-- start --
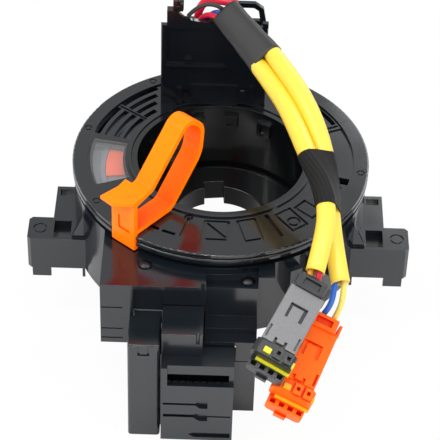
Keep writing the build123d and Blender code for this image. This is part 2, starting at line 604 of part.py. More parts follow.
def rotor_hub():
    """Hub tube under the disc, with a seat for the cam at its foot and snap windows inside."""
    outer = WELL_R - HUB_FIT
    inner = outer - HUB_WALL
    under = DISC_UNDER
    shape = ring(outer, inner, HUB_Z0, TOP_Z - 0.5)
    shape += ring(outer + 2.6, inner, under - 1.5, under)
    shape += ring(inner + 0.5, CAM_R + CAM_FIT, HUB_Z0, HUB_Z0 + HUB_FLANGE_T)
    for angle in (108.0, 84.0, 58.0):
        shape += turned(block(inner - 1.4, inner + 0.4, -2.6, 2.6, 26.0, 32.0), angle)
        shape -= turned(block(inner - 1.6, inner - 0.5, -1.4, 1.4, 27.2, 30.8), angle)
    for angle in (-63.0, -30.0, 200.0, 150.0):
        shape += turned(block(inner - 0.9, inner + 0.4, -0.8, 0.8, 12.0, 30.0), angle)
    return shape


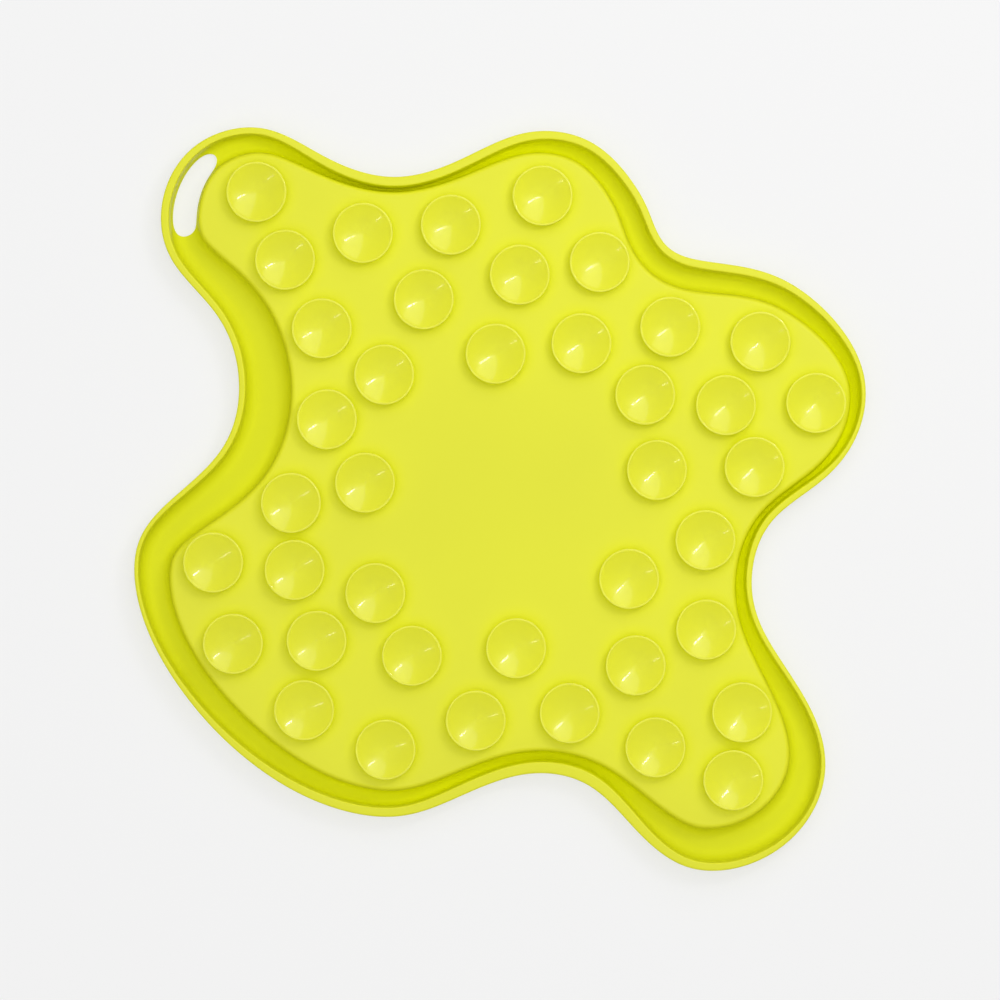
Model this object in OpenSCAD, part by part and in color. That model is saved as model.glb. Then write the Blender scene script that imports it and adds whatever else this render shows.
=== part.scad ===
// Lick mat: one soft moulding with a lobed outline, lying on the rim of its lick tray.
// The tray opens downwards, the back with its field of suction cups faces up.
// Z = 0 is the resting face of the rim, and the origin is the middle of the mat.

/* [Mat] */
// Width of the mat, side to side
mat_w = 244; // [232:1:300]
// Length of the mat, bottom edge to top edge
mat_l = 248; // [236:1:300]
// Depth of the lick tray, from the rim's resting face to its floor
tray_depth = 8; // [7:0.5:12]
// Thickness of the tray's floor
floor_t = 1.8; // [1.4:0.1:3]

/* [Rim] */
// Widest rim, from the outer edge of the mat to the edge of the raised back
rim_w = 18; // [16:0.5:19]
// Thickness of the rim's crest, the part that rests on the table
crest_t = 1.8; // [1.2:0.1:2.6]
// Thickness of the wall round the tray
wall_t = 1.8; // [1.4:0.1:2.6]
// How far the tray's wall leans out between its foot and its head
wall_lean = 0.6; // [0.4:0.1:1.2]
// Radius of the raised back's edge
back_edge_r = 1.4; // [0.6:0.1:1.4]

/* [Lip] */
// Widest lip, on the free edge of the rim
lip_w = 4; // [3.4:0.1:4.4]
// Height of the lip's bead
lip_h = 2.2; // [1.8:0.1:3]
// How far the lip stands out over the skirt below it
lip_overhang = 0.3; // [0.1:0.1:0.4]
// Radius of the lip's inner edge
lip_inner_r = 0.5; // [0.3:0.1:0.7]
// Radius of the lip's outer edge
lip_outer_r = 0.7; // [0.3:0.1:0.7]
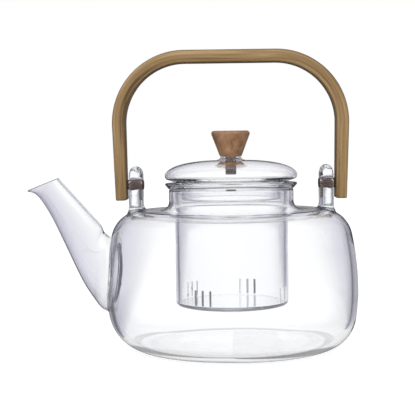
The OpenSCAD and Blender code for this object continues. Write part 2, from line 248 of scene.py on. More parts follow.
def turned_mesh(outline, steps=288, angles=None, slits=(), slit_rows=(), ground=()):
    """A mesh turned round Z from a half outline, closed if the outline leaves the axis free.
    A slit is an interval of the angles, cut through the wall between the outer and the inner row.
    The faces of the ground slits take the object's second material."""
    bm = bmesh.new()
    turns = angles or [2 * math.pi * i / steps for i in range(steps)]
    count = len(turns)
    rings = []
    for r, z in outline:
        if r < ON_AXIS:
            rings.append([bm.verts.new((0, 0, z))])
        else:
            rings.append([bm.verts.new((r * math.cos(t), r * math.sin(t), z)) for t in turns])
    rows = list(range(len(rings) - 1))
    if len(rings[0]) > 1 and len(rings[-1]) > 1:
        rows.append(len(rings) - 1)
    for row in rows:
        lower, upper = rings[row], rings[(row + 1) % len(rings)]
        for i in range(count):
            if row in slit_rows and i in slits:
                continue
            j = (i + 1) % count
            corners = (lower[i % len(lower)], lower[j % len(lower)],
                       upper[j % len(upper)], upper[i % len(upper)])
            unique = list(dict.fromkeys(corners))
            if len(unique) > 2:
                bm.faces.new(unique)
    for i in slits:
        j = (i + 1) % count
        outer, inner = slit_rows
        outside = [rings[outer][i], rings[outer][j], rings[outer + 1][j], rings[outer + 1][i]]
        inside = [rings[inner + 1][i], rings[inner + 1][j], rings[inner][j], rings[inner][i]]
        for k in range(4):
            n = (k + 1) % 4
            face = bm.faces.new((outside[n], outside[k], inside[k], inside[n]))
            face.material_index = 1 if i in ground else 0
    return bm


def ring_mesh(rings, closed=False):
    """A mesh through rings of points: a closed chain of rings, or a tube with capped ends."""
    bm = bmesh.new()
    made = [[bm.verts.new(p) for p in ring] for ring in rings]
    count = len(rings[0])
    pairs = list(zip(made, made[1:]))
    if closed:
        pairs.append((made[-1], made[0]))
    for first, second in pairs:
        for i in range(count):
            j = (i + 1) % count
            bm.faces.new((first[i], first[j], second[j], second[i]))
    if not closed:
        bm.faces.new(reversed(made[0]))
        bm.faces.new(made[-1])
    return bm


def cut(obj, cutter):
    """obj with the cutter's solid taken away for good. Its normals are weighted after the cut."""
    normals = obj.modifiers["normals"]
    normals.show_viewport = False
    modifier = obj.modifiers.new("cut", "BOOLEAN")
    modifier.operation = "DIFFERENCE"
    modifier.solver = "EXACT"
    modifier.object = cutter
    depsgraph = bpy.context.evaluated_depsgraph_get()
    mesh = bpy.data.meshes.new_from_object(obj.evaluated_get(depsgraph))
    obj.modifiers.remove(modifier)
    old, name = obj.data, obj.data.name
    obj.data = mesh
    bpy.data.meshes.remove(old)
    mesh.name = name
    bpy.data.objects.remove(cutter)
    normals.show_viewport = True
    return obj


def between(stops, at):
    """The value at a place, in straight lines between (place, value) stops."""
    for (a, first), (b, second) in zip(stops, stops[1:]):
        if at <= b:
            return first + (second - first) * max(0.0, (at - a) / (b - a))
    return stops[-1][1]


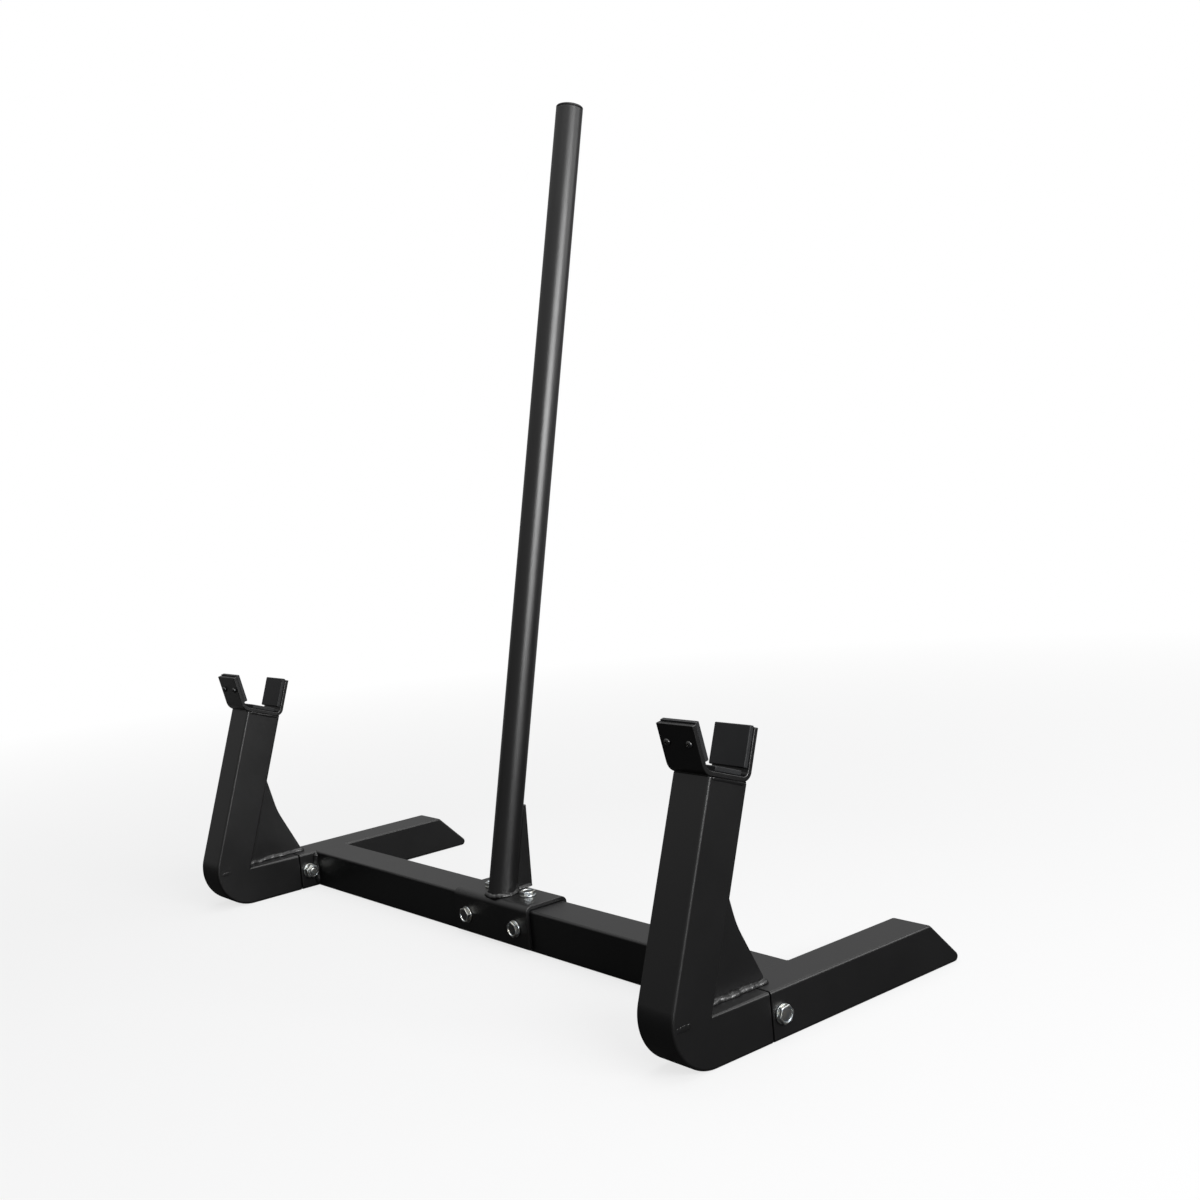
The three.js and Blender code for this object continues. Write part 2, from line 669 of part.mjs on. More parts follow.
-- end --
■ Exercise ■
Please return every line from the first one in the records above down to the line containing "back_edge_r = 1.4; // [0.6:0.1:1.4]", including both, exactly as written and nothing more.

■ Output of the exercise ■
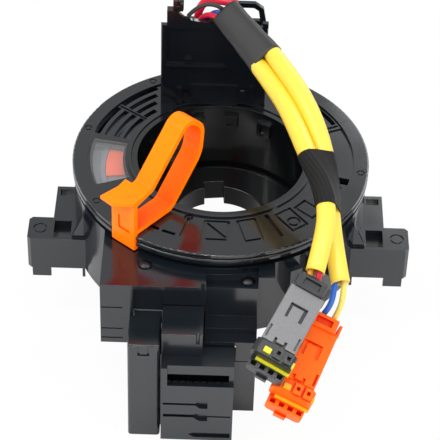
Keep writing the build123d and Blender code for this image. This is part 2, starting at line 604 of part.py. More parts follow.
def rotor_hub():
    """Hub tube under the disc, with a seat for the cam at its foot and snap windows inside."""
    outer = WELL_R - HUB_FIT
    inner = outer - HUB_WALL
    under = DISC_UNDER
    shape = ring(outer, inner, HUB_Z0, TOP_Z - 0.5)
    shape += ring(outer + 2.6, inner, under - 1.5, under)
    shape += ring(inner + 0.5, CAM_R + CAM_FIT, HUB_Z0, HUB_Z0 + HUB_FLANGE_T)
    for angle in (108.0, 84.0, 58.0):
        shape += turned(block(inner - 1.4, inner + 0.4, -2.6, 2.6, 26.0, 32.0), angle)
        shape -= turned(block(inner - 1.6, inner - 0.5, -1.4, 1.4, 27.2, 30.8), angle)
    for angle in (-63.0, -30.0, 200.0, 150.0):
        shape += turned(block(inner - 0.9, inner + 0.4, -0.8, 0.8, 12.0, 30.0), angle)
    return shape


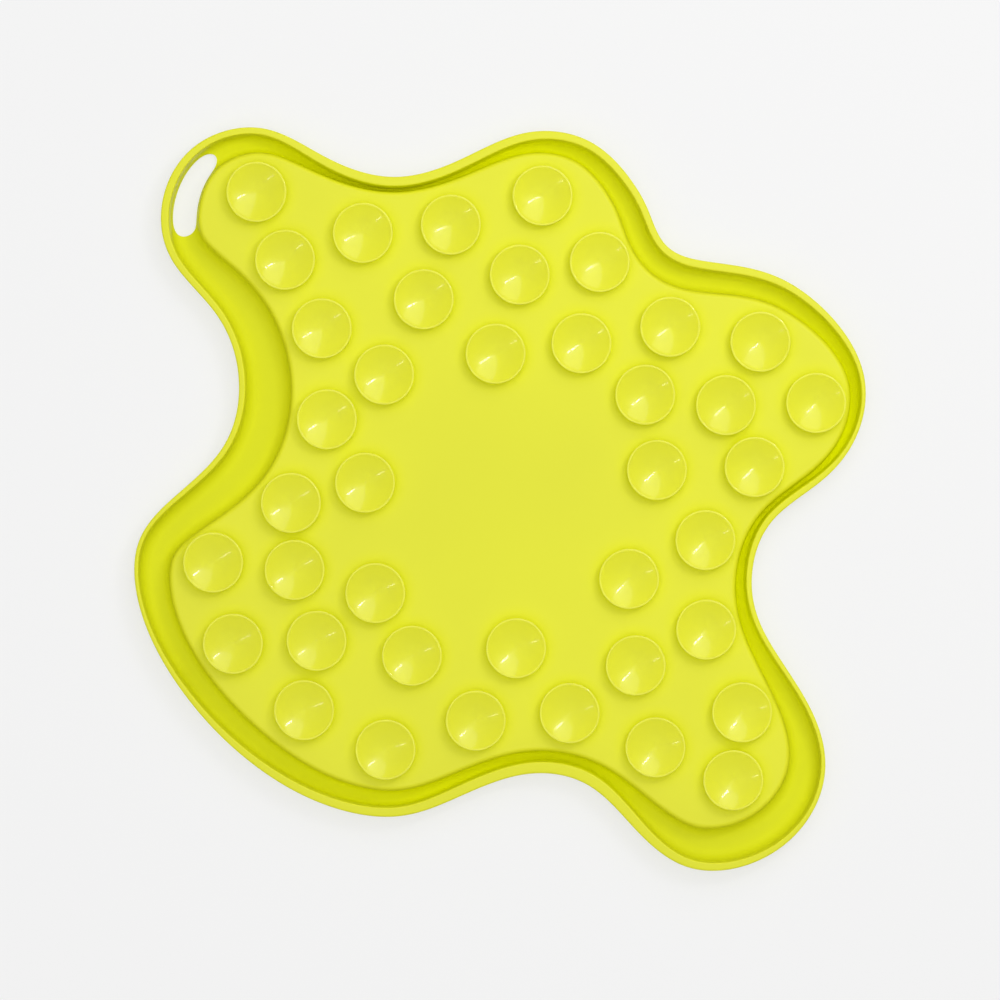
Model this object in OpenSCAD, part by part and in color. That model is saved as model.glb. Then write the Blender scene script that imports it and adds whatever else this render shows.
=== part.scad ===
// Lick mat: one soft moulding with a lobed outline, lying on the rim of its lick tray.
// The tray opens downwards, the back with its field of suction cups faces up.
// Z = 0 is the resting face of the rim, and the origin is the middle of the mat.

/* [Mat] */
// Width of the mat, side to side
mat_w = 244; // [232:1:300]
// Length of the mat, bottom edge to top edge
mat_l = 248; // [236:1:300]
// Depth of the lick tray, from the rim's resting face to its floor
tray_depth = 8; // [7:0.5:12]
// Thickness of the tray's floor
floor_t = 1.8; // [1.4:0.1:3]

/* [Rim] */
// Widest rim, from the outer edge of the mat to the edge of the raised back
rim_w = 18; // [16:0.5:19]
// Thickness of the rim's crest, the part that rests on the table
crest_t = 1.8; // [1.2:0.1:2.6]
// Thickness of the wall round the tray
wall_t = 1.8; // [1.4:0.1:2.6]
// How far the tray's wall leans out between its foot and its head
wall_lean = 0.6; // [0.4:0.1:1.2]
// Radius of the raised back's edge
back_edge_r = 1.4; // [0.6:0.1:1.4]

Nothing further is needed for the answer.